The problem isn’t limited to the U.S., either. England’s “The Guardian” tackled the topic in a nation that is an epicenter of bicycling, asking “If cars are much safer than 25 years ago, why are cyclist deaths increasing?”.

Experts on the topic, Peter Chambers, senior lecturer in criminology and justice at RMIT University, and Tom Andrews, University of Melbourne Ph.D. student in Law, reveal some frightening truths that show “a clear pattern of deadly harm: drivers hitting people, because of how they’re driving, is 90-percent of the problem on our roads.”

Australia is not alone in wanting to solve this dilemma.

Photo by jana müller on Unsplash

Where is blame most often placed?

If only there was one answer to this question it would be easier to determine whether riding a bike is safer than driving. In Australia, 90-percent of cyclist deaths can be attributed to driver behavior and other nations, with rare exceptions, are on the same page.

Theories floating around that offer ways to make bike riding safer are as rampant as the mating of rabbits.

These are a few of those currently being bandied about:

  • Failure to install high-tech sensors in cars to detect cyclists
  • The fact that people are distracted when they drive more often than ever
  • Not enough “cyclist” friendly infrastructure offers bikers safe travel space
  • Motorist behavior remains problematic due to increased stress and aggressive behaviors
  • A mentality exists that cedes power to cars over bicycles and this attitude tends to be universal
  • Even gender can play a role. Violence against women comes into play more often than most people imagine when cyclists and drivers collide.

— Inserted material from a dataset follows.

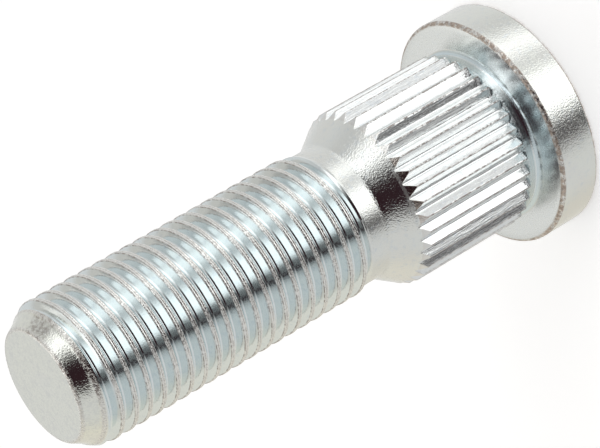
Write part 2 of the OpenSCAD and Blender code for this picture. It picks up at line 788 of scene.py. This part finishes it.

Human behavior or technology?

The bottom line is that no matter the location, we live in a world that is dominated by automobiles equipped with safety belts, sensors and a plethora of bells and whistles designed to help protect drivers while the efforts of cyclists to stay safe include primitive measures like safety helmets, reflectors, and bike lights.

This is, for lack of a better analogy, a David and Goliath situation in which it will take more than a slingshot to impact this imbalance. Sadly, the answer to the original question is that it’s safer to drive a car than ride a bike.

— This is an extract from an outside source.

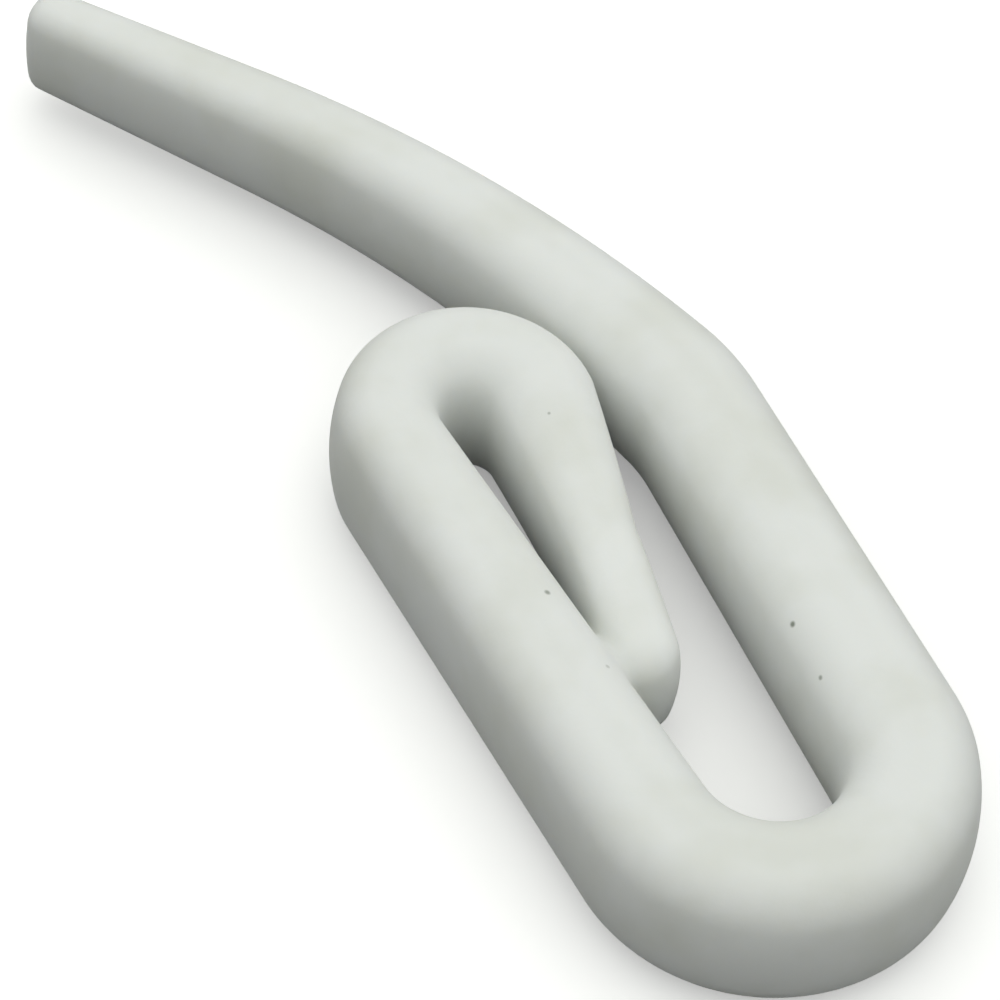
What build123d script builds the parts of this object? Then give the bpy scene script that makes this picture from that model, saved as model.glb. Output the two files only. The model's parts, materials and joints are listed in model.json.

In the end, the technology that has helped society achieve unimaginable heights and progress paired with driver behaviors dominated by a sense of power that is likely to remain unchanged into the future can both be said to drive this debate. Cyclists, we believe, must become the adults in the conversation!

But let’s end up on a positive note. In Netherlands cyclists even don’t wear helmets because in that country cycling is as safe as driving a car on a motorway.